A single server can run many services at once: a web server, a mail server, an SSH daemon. TCP keeps them separate using ports, which are numbered endpoints that identify which service a connection is meant for. A TCP connection is defined by the combination of IP addresses and port numbers on both ends.

Some ports are standardized so clients know where to connect. Web traffic uses port 80 (HTTP) and port 443 (HTTPS); SSH uses port 22; SMTP for email uses port 25. When your browser opens a TCP connection to port 443 on your server, it is signaling “I want the secure web service.” Ports are how one machine juggles dozens of distinct TCP conversations without confusing them.

Frequently asked questions

What does TCP stand for? TCP stands for Transmission Control Protocol. It is a core internet protocol that delivers data reliably and in order between two computers, retransmitting anything lost along the way.

Is TCP the same as IP? No, but they work together as TCP/IP. IP handles addressing and routing packets across the network, while TCP ensures those packets arrive complete and in the correct order. IP delivers; TCP guarantees.

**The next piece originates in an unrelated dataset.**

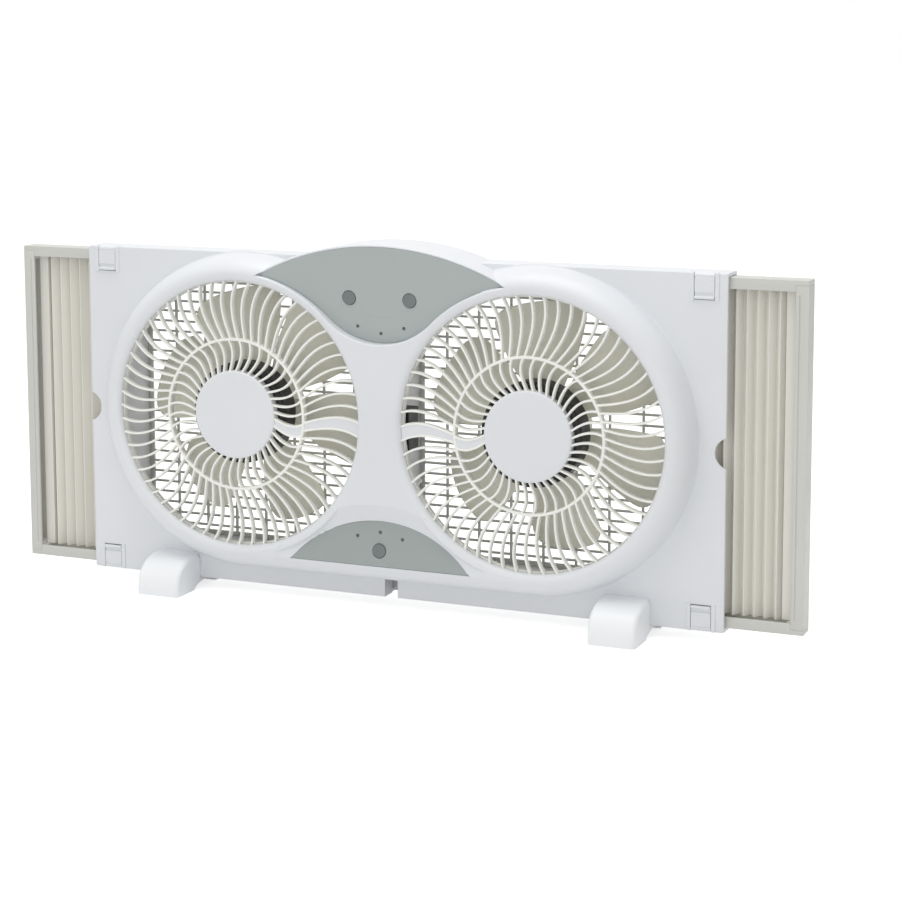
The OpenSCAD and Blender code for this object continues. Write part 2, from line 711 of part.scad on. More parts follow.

Why is TCP called connection-oriented? Because two devices must establish a connection through the three-way handshake (SYN, SYN-ACK, ACK) before exchanging application data. This setup synchronizes both sides and confirms two-way communication works before real data flows.

When should I use TCP instead of UDP? Use TCP whenever data integrity matters more than raw speed, such as for web pages, email, file transfers, and logins. Use UDP when speed matters more than perfect delivery, such as live video, voice calls, and online gaming.

Does HTTPS use TCP? Yes. HTTPS runs over a TCP connection. The browser first establishes a TCP connection, then performs the TLS handshake on top of it to encrypt the session, then exchanges encrypted HTTP data.